■ What needs to be done
Which lines run from the first one up to and including the one with "lip_length = 0.1"? Print exactly those.

── Information shown

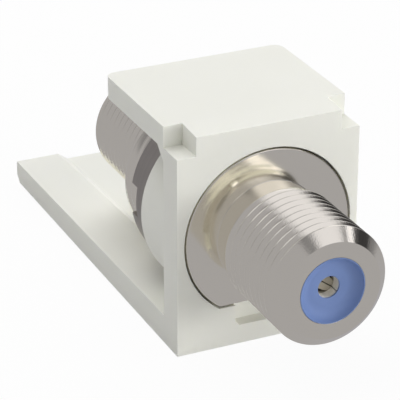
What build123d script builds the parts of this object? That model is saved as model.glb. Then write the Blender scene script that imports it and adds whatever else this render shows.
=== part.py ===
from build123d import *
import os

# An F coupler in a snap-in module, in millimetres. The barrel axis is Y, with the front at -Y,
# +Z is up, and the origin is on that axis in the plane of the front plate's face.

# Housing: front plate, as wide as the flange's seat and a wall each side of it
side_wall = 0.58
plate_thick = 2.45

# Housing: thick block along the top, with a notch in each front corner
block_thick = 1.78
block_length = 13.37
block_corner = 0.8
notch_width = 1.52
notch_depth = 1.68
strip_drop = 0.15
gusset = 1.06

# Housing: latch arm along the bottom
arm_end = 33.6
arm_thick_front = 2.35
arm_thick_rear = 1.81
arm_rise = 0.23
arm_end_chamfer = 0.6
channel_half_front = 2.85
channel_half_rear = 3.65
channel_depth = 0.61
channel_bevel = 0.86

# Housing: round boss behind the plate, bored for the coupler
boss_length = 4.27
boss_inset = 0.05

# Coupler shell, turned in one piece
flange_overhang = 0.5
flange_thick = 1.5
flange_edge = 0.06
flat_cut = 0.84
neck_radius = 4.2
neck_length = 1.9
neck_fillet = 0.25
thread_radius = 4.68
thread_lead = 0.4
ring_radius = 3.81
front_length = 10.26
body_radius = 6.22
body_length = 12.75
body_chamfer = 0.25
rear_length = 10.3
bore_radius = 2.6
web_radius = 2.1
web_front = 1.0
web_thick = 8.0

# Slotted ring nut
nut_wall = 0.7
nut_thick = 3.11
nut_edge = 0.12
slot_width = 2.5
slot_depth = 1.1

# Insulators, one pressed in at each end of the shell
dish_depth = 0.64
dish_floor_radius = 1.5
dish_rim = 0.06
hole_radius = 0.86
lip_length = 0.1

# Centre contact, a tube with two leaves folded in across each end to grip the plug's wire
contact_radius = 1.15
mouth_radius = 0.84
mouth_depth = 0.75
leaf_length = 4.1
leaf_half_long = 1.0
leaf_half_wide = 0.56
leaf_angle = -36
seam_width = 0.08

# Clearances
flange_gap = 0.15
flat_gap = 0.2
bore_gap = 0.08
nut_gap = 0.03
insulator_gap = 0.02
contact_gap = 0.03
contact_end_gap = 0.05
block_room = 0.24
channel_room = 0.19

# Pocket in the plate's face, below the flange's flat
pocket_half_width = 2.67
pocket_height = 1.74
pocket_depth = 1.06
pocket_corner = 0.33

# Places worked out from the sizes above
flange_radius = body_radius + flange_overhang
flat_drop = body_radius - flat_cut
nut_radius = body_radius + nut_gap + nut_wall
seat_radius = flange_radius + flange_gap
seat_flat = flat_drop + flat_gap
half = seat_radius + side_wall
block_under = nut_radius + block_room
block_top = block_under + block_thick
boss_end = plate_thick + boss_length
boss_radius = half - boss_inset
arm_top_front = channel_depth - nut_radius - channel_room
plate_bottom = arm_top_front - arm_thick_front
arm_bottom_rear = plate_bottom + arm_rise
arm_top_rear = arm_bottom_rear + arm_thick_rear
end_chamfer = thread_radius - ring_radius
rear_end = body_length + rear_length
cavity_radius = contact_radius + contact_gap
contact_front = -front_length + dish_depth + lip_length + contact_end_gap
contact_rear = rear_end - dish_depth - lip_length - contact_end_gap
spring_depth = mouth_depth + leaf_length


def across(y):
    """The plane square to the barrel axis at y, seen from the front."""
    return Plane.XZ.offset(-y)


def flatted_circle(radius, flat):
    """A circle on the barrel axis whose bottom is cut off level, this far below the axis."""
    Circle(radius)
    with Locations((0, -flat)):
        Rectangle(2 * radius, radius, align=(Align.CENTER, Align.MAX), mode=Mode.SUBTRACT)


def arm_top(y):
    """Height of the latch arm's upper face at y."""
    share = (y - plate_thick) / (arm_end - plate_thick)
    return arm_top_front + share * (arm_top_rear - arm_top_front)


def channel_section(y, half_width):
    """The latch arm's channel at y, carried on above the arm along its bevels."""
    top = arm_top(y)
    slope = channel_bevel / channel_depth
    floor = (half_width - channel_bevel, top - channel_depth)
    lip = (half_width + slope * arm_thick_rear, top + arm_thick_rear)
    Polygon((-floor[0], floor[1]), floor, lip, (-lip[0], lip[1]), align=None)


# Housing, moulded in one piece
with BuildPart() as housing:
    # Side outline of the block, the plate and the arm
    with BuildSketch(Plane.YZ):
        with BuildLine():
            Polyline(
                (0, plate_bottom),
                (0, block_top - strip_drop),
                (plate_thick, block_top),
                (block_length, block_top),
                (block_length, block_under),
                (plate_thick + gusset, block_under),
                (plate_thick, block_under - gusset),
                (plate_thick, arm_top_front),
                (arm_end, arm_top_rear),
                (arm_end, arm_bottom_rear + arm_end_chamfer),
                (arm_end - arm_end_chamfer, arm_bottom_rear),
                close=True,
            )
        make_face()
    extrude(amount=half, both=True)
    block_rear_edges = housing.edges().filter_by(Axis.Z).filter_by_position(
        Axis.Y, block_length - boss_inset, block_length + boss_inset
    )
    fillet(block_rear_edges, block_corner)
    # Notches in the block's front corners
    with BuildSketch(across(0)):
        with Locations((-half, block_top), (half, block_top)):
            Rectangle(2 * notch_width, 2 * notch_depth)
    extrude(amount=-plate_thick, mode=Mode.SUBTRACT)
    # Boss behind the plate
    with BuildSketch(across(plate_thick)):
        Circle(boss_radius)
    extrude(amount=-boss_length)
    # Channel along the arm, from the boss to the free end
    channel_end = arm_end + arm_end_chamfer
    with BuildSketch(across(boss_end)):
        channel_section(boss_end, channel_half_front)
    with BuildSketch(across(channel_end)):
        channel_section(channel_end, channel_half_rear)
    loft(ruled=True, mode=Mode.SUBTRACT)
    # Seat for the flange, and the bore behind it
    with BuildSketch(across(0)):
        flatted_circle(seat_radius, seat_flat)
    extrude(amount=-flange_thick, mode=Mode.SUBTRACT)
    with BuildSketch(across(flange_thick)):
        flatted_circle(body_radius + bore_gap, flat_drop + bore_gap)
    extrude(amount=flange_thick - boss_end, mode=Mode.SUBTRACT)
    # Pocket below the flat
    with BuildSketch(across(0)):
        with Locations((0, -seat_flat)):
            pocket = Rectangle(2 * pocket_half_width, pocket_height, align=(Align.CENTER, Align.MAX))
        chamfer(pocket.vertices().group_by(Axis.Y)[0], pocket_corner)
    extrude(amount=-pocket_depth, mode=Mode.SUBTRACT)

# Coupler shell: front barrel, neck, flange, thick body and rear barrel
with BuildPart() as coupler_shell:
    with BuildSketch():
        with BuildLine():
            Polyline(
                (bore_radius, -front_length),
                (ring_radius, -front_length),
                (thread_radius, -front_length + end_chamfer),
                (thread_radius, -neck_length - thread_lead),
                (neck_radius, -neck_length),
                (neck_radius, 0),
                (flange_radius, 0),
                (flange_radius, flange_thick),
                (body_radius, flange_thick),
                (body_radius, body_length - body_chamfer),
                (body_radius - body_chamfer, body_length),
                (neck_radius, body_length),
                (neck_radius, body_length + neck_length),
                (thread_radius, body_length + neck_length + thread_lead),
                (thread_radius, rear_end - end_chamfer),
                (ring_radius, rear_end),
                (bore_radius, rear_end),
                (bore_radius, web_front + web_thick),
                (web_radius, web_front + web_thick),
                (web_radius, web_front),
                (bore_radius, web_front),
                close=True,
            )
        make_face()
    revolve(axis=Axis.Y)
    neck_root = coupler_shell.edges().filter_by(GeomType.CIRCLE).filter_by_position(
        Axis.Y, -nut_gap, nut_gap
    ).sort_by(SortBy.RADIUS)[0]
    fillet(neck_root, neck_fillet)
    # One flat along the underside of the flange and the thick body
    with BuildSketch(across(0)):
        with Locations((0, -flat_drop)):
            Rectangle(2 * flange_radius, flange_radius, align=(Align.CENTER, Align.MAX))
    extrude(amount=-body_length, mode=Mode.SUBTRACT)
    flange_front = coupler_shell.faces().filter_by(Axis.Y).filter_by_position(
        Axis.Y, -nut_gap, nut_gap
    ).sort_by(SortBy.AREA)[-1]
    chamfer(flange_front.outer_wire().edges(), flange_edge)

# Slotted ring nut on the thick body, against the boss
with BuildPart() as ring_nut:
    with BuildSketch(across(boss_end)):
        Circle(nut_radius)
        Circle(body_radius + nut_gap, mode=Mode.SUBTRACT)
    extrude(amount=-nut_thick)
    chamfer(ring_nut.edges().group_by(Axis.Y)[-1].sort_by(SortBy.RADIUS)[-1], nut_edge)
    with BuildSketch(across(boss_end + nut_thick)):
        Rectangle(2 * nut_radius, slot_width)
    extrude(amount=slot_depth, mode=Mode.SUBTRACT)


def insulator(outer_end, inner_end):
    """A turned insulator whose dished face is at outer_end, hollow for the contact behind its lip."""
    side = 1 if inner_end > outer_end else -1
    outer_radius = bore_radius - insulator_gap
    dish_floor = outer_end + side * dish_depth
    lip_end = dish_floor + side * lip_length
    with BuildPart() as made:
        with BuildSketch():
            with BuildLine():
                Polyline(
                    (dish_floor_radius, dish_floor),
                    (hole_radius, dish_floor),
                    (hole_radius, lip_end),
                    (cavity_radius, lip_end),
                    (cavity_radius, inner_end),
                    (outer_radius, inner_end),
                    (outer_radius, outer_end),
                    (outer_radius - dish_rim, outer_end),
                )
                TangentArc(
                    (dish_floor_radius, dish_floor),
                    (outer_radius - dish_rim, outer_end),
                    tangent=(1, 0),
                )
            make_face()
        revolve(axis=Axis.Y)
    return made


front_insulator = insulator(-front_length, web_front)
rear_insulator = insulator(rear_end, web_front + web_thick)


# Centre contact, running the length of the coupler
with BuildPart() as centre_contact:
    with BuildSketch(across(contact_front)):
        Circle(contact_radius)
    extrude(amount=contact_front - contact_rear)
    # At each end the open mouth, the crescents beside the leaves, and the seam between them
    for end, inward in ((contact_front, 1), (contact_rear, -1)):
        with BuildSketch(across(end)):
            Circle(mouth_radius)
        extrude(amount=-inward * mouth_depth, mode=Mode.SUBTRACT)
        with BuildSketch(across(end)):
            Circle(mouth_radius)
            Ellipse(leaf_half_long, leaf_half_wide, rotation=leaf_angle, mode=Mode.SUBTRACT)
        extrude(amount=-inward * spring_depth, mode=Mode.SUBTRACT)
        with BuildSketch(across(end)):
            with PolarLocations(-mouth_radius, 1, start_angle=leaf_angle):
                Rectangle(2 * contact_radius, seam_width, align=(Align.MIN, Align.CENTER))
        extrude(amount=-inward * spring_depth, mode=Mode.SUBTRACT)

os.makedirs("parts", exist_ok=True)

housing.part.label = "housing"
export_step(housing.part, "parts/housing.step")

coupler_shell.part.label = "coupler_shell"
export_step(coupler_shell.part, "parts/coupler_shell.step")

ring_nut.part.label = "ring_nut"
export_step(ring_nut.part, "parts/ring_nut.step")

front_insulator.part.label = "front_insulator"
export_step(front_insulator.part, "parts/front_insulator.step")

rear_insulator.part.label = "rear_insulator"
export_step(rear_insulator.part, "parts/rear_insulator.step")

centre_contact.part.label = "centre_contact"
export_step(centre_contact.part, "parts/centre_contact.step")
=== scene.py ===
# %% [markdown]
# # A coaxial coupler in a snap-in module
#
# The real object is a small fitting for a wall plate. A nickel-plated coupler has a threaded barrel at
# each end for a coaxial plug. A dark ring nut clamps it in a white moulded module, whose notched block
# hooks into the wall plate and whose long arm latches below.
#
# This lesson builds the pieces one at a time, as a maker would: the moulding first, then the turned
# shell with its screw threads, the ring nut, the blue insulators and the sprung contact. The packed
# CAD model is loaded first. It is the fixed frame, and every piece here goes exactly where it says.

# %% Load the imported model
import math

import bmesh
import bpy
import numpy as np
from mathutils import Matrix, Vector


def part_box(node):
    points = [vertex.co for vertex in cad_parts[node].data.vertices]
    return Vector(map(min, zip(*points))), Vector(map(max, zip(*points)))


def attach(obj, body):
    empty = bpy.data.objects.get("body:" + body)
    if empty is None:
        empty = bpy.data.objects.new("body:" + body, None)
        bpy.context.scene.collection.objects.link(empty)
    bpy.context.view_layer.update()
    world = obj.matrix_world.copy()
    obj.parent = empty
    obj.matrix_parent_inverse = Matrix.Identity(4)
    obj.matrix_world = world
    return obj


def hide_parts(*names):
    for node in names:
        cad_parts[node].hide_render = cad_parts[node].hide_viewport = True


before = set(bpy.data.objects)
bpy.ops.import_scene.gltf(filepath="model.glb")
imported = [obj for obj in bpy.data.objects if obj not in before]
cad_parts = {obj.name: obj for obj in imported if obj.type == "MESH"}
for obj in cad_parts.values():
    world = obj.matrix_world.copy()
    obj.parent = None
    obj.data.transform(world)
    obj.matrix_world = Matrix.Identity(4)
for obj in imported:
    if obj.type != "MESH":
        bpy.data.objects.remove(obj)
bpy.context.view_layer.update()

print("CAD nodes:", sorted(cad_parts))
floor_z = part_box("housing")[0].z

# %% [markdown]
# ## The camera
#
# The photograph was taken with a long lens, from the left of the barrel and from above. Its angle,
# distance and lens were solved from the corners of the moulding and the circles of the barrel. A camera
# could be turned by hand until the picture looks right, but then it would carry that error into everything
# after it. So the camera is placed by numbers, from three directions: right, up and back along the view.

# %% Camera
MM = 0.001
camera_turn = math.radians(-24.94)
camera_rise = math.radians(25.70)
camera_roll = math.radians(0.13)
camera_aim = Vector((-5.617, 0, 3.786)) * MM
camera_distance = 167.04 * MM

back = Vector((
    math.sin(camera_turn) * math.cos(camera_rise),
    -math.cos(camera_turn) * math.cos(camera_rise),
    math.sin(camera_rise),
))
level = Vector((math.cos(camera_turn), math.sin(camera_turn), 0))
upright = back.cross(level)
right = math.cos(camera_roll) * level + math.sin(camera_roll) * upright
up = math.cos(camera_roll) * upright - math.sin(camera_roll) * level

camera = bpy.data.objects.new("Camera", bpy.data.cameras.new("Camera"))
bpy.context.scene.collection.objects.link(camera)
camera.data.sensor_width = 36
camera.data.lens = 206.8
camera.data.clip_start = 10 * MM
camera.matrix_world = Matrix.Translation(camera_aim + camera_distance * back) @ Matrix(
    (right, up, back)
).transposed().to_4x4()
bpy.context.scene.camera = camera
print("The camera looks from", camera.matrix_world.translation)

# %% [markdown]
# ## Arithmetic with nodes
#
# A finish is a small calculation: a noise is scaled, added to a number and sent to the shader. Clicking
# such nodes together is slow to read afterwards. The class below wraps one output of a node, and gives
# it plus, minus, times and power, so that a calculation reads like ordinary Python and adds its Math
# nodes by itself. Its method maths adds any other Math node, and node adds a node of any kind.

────

■ Task output
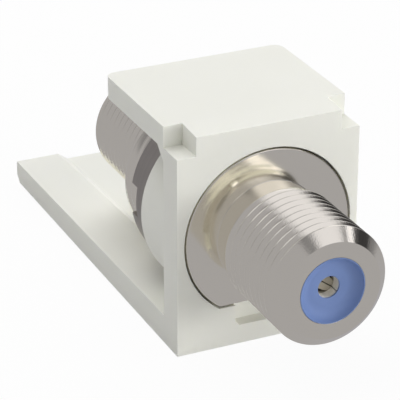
What build123d script builds the parts of this object? That model is saved as model.glb. Then write the Blender scene script that imports it and adds whatever else this render shows.
=== part.py ===
from build123d import *
import os

# An F coupler in a snap-in module, in millimetres. The barrel axis is Y, with the front at -Y,
# +Z is up, and the origin is on that axis in the plane of the front plate's face.

# Housing: front plate, as wide as the flange's seat and a wall each side of it
side_wall = 0.58
plate_thick = 2.45

# Housing: thick block along the top, with a notch in each front corner
block_thick = 1.78
block_length = 13.37
block_corner = 0.8
notch_width = 1.52
notch_depth = 1.68
strip_drop = 0.15
gusset = 1.06

# Housing: latch arm along the bottom
arm_end = 33.6
arm_thick_front = 2.35
arm_thick_rear = 1.81
arm_rise = 0.23
arm_end_chamfer = 0.6
channel_half_front = 2.85
channel_half_rear = 3.65
channel_depth = 0.61
channel_bevel = 0.86

# Housing: round boss behind the plate, bored for the coupler
boss_length = 4.27
boss_inset = 0.05

# Coupler shell, turned in one piece
flange_overhang = 0.5
flange_thick = 1.5
flange_edge = 0.06
flat_cut = 0.84
neck_radius = 4.2
neck_length = 1.9
neck_fillet = 0.25
thread_radius = 4.68
thread_lead = 0.4
ring_radius = 3.81
front_length = 10.26
body_radius = 6.22
body_length = 12.75
body_chamfer = 0.25
rear_length = 10.3
bore_radius = 2.6
web_radius = 2.1
web_front = 1.0
web_thick = 8.0

# Slotted ring nut
nut_wall = 0.7
nut_thick = 3.11
nut_edge = 0.12
slot_width = 2.5
slot_depth = 1.1

# Insulators, one pressed in at each end of the shell
dish_depth = 0.64
dish_floor_radius = 1.5
dish_rim = 0.06
hole_radius = 0.86
lip_length = 0.1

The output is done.